● **Set exercise**
Go from the first line to the line with "it comes from." and return those lines verbatim, ends included.

● **Information shown**
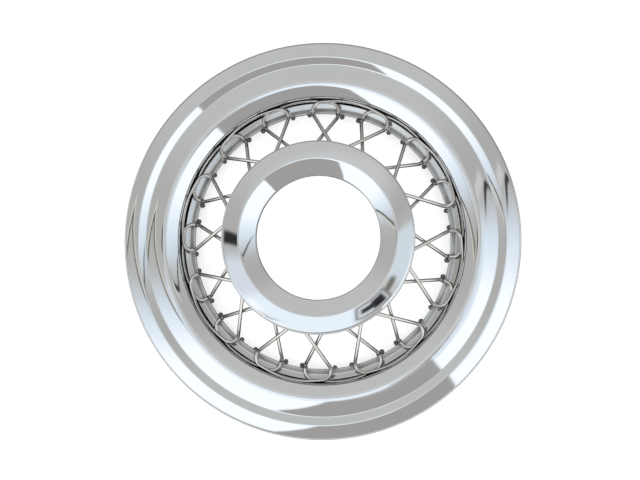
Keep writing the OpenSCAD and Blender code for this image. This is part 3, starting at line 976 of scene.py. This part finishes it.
def add_light_tent(stage):
    """Light from a pale studio tent, painted in layers over the direction it comes from.

    Lean is the direction's angle from straight up and bearing its angle clockwise from +Y, both in
    degrees. Each layer is a product of smooth windows in the two, and covers those before it. A window
    gives the angles it lies between and the angle it fades over. Each softbox begins at a slanted edge,
    the seam is a bearing that bends back at a lean of 40.5 degrees, and the hook one that bends at 36.2."""
    world = bpy.data.worlds.new("light_tent")
    bpy.context.scene.world = world
    world.use_nodes = True
    s = Shader(world.node_tree)
    x, y, z = s.split(s.node("ShaderNodeTexCoord", None, output=0))
    lean = s.node("ShaderNodeMath", {"operation": "ARCCOSINE"}, z) * math.degrees(1)
    bearing = s.node("ShaderNodeMath", {"operation": "ARCTAN2"}, x, y) * math.degrees(1)
    bearing = s.node("ShaderNodeMath", {"operation": "WRAP"}, bearing, 360.0, 0.0)

    slant = (lean - 36.0) * 0.3
    first_start = bearing - slant
    first_end = s.ramp(bearing, 137.6, 136.6)
    second_start = bearing - (lean - 37.0)
    second_edge = s.ramp(second_start, 200.5, 202.5)
    seam = bearing + s.node("ShaderNodeMath", {"operation": "ABSOLUTE"}, lean - 40.5) * 3.2
    past = lean - 36.2
    beyond = s.node("ShaderNodeMath", {"operation": "MAXIMUM"}, past, 0.0)
    hook = bearing - past * past * 0.12 - beyond * 3.0

    walls = s.window(lean, 20, 66, 4)
    roof = s.window(lean, 3, 22, 3)
    below = s.window(lean, 87, 114, 5)
    rim, black = stage.softbox_rim, stage.mark
    layers = {
        "lighter roof": (s.ramp(lean, 26, 21), (0.85, 0.85, 0.845)),
        "grey before the first softbox": (s.window(bearing, 36, 66, 14), (0.62, 0.62, 0.60)),
        "grey after the second softbox": (s.window(bearing, 266, 300, 14) * walls, (0.64, 0.63, 0.61)),
        "warm grey between the softboxes": (
            s.ramp(bearing, 136, 138) * s.ramp(second_start, 203.5, 201.5) * walls,
            (0.53, 0.51, 0.49),
        ),
        "first softbox, fading side": (s.ramp(first_start, 62, 86) * first_end * walls, rim),
        "first softbox": (s.ramp(first_start, 80, 106) * first_end * walls, stage.softbox),
        "second softbox, fading side": (second_edge * s.ramp(bearing, 268, 250) * walls, rim),
        "second softbox": (second_edge * s.ramp(bearing, 256, 236) * walls, stage.softbox),
        "dark side of the seam": (s.window(seam, 280.5, 283.5, 0.8) * walls, (0.14, 0.13, 0.09)),
        "cream side of the seam": (s.window(seam, 284.5, 287, 0.8) * walls, (0.98, 0.94, 0.84)),
        "pale patch": (
            s.window(bearing + slant, 54, 59, 1.5) * s.window(lean, 22, 34, 2),
            (0.88, 0.87, 0.87),
        ),
        "dark hook": (s.window(hook, 59.5, 62.5, 0.7) * s.window(lean, 28, 42, 2), (0.05, 0.05, 0.05)),
        "roof light between the softboxes": (s.window(bearing, 160, 252, 8) * roof, (1.22, 1.34, 1.45)),
        "roof light after the second": (
            s.window(bearing, 244, 268, 6) * s.window(lean, 3, 28, 2),
            (1.00, 1.08, 1.16),
        ),
        "roof light over the first": (s.window(bearing, 66, 114, 4) * roof, (0.95, 1.05, 1.12)),
        "top of the first softbox": (s.window(bearing, 84, 137, 1.5) * s.window(lean, 18, 24, 1.5), rim),
        "smear beside the mark": (
            s.window(bearing, 110, 126, 3) * s.window(lean, 12.2, 14.6, 0.8),
            (0.26, 0.24, 0.21),
        ),
        "outline of the mark": (
            s.window(bearing, 125, 163, 2) * s.window(lean, 11.4, 16.8, 0.4),
            (0.24, 0.23, 0.22),
        ),
        "light round the mark": (
            s.window(bearing, 127.5, 160.5, 1.5) * s.window(lean, 11.9, 16.3, 0.3),
            (0.95, 0.98, 1.02),
        ),
        "mark": (s.window(bearing, 130, 145, 1.5) * s.window(lean, 12.3, 15.9, 0.3), black),
        "tail of the mark": (s.window(bearing, 144, 157, 1.2) * s.window(lean, 13.0, 15.0, 0.4), black),
        "second mark": (s.window(bearing, 274, 281, 1) * s.window(lean, 21.5, 28.5, 1), black),
        "horizon": (s.ramp(lean, 66, 80), stage.horizon),
        "pale band below the horizon": (below, (0.62, 0.62, 0.62)),
        "bright part of that band": (below * s.window(bearing, 70, 295, 12), (1.55, 1.55, 1.53)),
    }
    light = stage.tent
    for name, (mask, colour) in layers.items():
        light = s.mix(mask, light, colour, name)
    light = s.node("ShaderNodeBackground", None, Color=light, Strength=1.0)
    s.node("ShaderNodeOutputWorld", None, Surface=light)


def add_camera(cover):
    """The camera looks down on the cover from the photograph's side, at a distance."""
    stage, trim = cover.stage, cover.trim
    level = math.sin(stage.tilt)
    back = Vector((level * math.sin(stage.bearing), level * math.cos(stage.bearing), math.cos(stage.tilt)))
    right = Vector((math.cos(stage.roll), math.sin(stage.roll), 0))
    right = (right - back * right.dot(back)).normalized()
    turn = Matrix((right, back.cross(right), back)).transposed()
    aim = Vector((0, 0, trim.rim_height))
    data = bpy.data.cameras.new("camera")
    data.sensor_width = 36.0
    focal_px = stage.rim_px * stage.distance / (trim.cover_d / 2)
    data.lens = focal_px * data.sensor_width / PICTURE_W
    data.shift_x = (PICTURE_W / 2 - stage.centre_px[0]) / PICTURE_W
    data.shift_y = (stage.centre_px[1] - PICTURE_H / 2) / PICTURE_W
    data.clip_start, data.clip_end = 0.1, 20
    camera = bpy.data.objects.new("camera", data)
    camera.matrix_world = Matrix.Translation(aim + back * stage.distance) @ turn.to_4x4()
    bpy.context.scene.collection.objects.link(camera)
    bpy.context.scene.camera = camera


class COVER_PT_sidebar(Panel):
    """Lists the cover's pieces in the 3D view's sidebar."""

    bl_idname = "COVER_PT_sidebar"
    bl_label = "Wire Wheel Cover"
    bl_space_type = "VIEW_3D"
    bl_region_type = "UI"
    bl_category = "Wheel Cover"

    def draw(self, context):
        """Draws a button for each operator and the sizes below."""
        for operator in OPERATORS:
            self.layout.operator(operator.bl_idname)
        cover = context.scene.wire_cover
        for group in (cover.trim, cover.bed, cover.wire, cover.hub, cover.finish, cover.stage):
            box = self.layout.box()
            for key in group.__annotations__:
                box.prop(group, key)


OPERATORS = (
    COVER_OT_stage,
    COVER_OT_trim_ring,
    COVER_OT_spoke_bed,
    COVER_OT_spoke_wires,
    COVER_OT_hub_ring,
    COVER_OT_steel_rings,
)
GROUPS = (TrimSizes, BedSizes, WireSizes, HubSizes, FinishSettings, StageSettings, CoverSettings)


def register():
    """Registers the classes and the cover's settings."""
    for made in (*GROUPS, *OPERATORS, COVER_PT_sidebar):
        bpy.utils.register_class(made)
    bpy.types.Scene.wire_cover = PointerProperty(type=CoverSettings)


def unregister():
    """Takes the settings and the classes away."""
    del bpy.types.Scene.wire_cover
    for made in (COVER_PT_sidebar, *reversed(OPERATORS), *reversed(GROUPS)):
        bpy.utils.unregister_class(made)


def main():
    """Builds the cover."""
    register()
    bpy.context.scene.view_settings.view_transform = "Standard"
    for operator in OPERATORS:
        group, name = operator.bl_idname.split(".")
        getattr(getattr(bpy.ops, group), name)()


if __name__ == "__main__":
    main()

● **Solution**
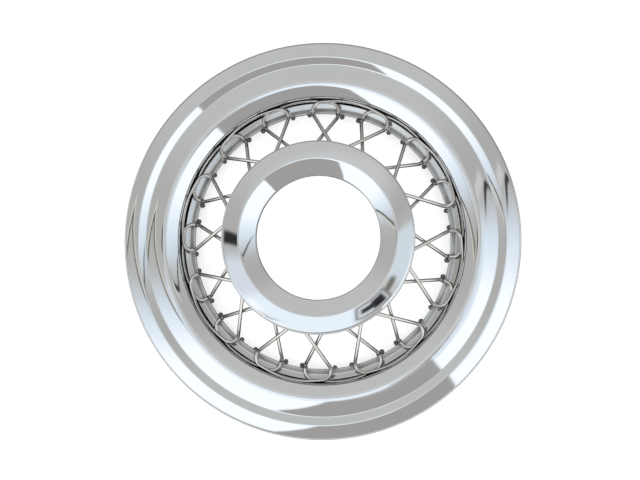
Keep writing the OpenSCAD and Blender code for this image. This is part 3, starting at line 976 of scene.py. This part finishes it.
def add_light_tent(stage):
    """Light from a pale studio tent, painted in layers over the direction it comes from.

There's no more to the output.